- _THE TASK_
Take the listing and print it in full, exactly as given.

- _COLLECTED MATERIAL_
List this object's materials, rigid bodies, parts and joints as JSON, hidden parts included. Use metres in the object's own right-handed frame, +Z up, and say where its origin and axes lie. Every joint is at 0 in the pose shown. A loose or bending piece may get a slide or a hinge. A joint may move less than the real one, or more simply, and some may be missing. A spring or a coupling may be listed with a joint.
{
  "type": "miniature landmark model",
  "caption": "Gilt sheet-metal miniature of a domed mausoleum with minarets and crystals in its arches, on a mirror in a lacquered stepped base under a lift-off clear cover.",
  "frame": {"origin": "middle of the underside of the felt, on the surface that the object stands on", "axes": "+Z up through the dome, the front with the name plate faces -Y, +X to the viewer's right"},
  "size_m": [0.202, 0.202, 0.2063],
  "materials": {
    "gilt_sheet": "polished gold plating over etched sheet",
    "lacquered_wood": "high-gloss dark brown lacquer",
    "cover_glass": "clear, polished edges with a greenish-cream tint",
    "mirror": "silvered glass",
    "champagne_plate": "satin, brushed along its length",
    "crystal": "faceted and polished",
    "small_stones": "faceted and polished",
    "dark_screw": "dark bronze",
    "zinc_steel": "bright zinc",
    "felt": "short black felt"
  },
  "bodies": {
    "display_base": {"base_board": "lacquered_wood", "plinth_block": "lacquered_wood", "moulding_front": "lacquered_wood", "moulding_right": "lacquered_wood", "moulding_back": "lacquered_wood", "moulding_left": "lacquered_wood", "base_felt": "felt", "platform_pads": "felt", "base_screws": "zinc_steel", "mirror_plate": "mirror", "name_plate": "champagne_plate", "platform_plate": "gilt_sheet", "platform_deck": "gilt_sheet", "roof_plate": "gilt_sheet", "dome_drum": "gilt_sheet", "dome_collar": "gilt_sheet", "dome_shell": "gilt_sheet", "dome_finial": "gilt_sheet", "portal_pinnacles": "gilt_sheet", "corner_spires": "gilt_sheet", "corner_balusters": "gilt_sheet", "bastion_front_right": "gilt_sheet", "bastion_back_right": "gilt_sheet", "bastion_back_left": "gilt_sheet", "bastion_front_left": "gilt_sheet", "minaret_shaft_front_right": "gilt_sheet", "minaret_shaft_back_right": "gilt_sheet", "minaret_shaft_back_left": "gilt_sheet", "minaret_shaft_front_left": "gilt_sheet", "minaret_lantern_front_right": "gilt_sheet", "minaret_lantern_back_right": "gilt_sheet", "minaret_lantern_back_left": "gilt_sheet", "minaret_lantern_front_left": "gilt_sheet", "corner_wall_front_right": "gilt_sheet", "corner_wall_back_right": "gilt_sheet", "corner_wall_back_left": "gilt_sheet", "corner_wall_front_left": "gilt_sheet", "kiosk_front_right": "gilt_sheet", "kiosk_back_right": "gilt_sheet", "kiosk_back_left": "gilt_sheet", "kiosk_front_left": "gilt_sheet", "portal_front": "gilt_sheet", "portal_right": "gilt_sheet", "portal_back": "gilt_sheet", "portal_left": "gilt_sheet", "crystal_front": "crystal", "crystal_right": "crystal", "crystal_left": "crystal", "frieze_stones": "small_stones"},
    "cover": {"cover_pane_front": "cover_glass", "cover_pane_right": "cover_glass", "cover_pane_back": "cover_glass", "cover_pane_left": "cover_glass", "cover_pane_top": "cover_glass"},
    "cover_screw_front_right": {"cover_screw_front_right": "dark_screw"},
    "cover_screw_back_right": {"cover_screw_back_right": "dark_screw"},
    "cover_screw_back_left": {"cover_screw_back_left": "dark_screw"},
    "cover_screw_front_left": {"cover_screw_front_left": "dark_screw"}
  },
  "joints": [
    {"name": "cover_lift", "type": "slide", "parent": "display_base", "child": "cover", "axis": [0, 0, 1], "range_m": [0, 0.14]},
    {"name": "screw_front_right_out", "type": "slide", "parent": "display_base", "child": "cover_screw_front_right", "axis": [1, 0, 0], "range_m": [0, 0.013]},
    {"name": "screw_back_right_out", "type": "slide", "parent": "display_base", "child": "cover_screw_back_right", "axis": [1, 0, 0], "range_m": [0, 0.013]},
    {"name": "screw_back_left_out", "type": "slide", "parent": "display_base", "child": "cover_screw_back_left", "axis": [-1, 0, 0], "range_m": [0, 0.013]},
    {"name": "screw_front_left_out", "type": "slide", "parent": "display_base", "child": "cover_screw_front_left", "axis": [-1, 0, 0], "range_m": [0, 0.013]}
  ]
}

- _REPLY_
List this object's materials, rigid bodies, parts and joints as JSON, hidden parts included. Use metres in the object's own right-handed frame, +Z up, and say where its origin and axes lie. Every joint is at 0 in the pose shown. A loose or bending piece may get a slide or a hinge. A joint may move less than the real one, or more simply, and some may be missing. A spring or a coupling may be listed with a joint.
{
  "type": "miniature landmark model",
  "caption": "Gilt sheet-metal miniature of a domed mausoleum with minarets and crystals in its arches, on a mirror in a lacquered stepped base under a lift-off clear cover.",
  "frame": {"origin": "middle of the underside of the felt, on the surface that the object stands on", "axes": "+Z up through the dome, the front with the name plate faces -Y, +X to the viewer's right"},
  "size_m": [0.202, 0.202, 0.2063],
  "materials": {
    "gilt_sheet": "polished gold plating over etched sheet",
    "lacquered_wood": "high-gloss dark brown lacquer",
    "cover_glass": "clear, polished edges with a greenish-cream tint",
    "mirror": "silvered glass",
    "champagne_plate": "satin, brushed along its length",
    "crystal": "faceted and polished",
    "small_stones": "faceted and polished",
    "dark_screw": "dark bronze",
    "zinc_steel": "bright zinc",
    "felt": "short black felt"
  },
  "bodies": {
    "display_base": {"base_board": "lacquered_wood", "plinth_block": "lacquered_wood", "moulding_front": "lacquered_wood", "moulding_right": "lacquered_wood", "moulding_back": "lacquered_wood", "moulding_left": "lacquered_wood", "base_felt": "felt", "platform_pads": "felt", "base_screws": "zinc_steel", "mirror_plate": "mirror", "name_plate": "champagne_plate", "platform_plate": "gilt_sheet", "platform_deck": "gilt_sheet", "roof_plate": "gilt_sheet", "dome_drum": "gilt_sheet", "dome_collar": "gilt_sheet", "dome_shell": "gilt_sheet", "dome_finial": "gilt_sheet", "portal_pinnacles": "gilt_sheet", "corner_spires": "gilt_sheet", "corner_balusters": "gilt_sheet", "bastion_front_right": "gilt_sheet", "bastion_back_right": "gilt_sheet", "bastion_back_left": "gilt_sheet", "bastion_front_left": "gilt_sheet", "minaret_shaft_front_right": "gilt_sheet", "minaret_shaft_back_right": "gilt_sheet", "minaret_shaft_back_left": "gilt_sheet", "minaret_shaft_front_left": "gilt_sheet", "minaret_lantern_front_right": "gilt_sheet", "minaret_lantern_back_right": "gilt_sheet", "minaret_lantern_back_left": "gilt_sheet", "minaret_lantern_front_left": "gilt_sheet", "corner_wall_front_right": "gilt_sheet", "corner_wall_back_right": "gilt_sheet", "corner_wall_back_left": "gilt_sheet", "corner_wall_front_left": "gilt_sheet", "kiosk_front_right": "gilt_sheet", "kiosk_back_right": "gilt_sheet", "kiosk_back_left": "gilt_sheet", "kiosk_front_left": "gilt_sheet", "portal_front": "gilt_sheet", "portal_right": "gilt_sheet", "portal_back": "gilt_sheet", "portal_left": "gilt_sheet", "crystal_front": "crystal", "crystal_right": "crystal", "crystal_left": "crystal", "frieze_stones": "small_stones"},
    "cover": {"cover_pane_front": "cover_glass", "cover_pane_right": "cover_glass", "cover_pane_back": "cover_glass", "cover_pane_left": "cover_glass", "cover_pane_top": "cover_glass"},
    "cover_screw_front_right": {"cover_screw_front_right": "dark_screw"},
    "cover_screw_back_right": {"cover_screw_back_right": "dark_screw"},
    "cover_screw_back_left": {"cover_screw_back_left": "dark_screw"},
    "cover_screw_front_left": {"cover_screw_front_left": "dark_screw"}
  },
  "joints": [
    {"name": "cover_lift", "type": "slide", "parent": "display_base", "child": "cover", "axis": [0, 0, 1], "range_m": [0, 0.14]},
    {"name": "screw_front_right_out", "type": "slide", "parent": "display_base", "child": "cover_screw_front_right", "axis": [1, 0, 0], "range_m": [0, 0.013]},
    {"name": "screw_back_right_out", "type": "slide", "parent": "display_base", "child": "cover_screw_back_right", "axis": [1, 0, 0], "range_m": [0, 0.013]},
    {"name": "screw_back_left_out", "type": "slide", "parent": "display_base", "child": "cover_screw_back_left", "axis": [-1, 0, 0], "range_m": [0, 0.013]},
    {"name": "screw_front_left_out", "type": "slide", "parent": "display_base", "child": "cover_screw_front_left", "axis": [-1, 0, 0], "range_m": [0, 0.013]}
  ]
}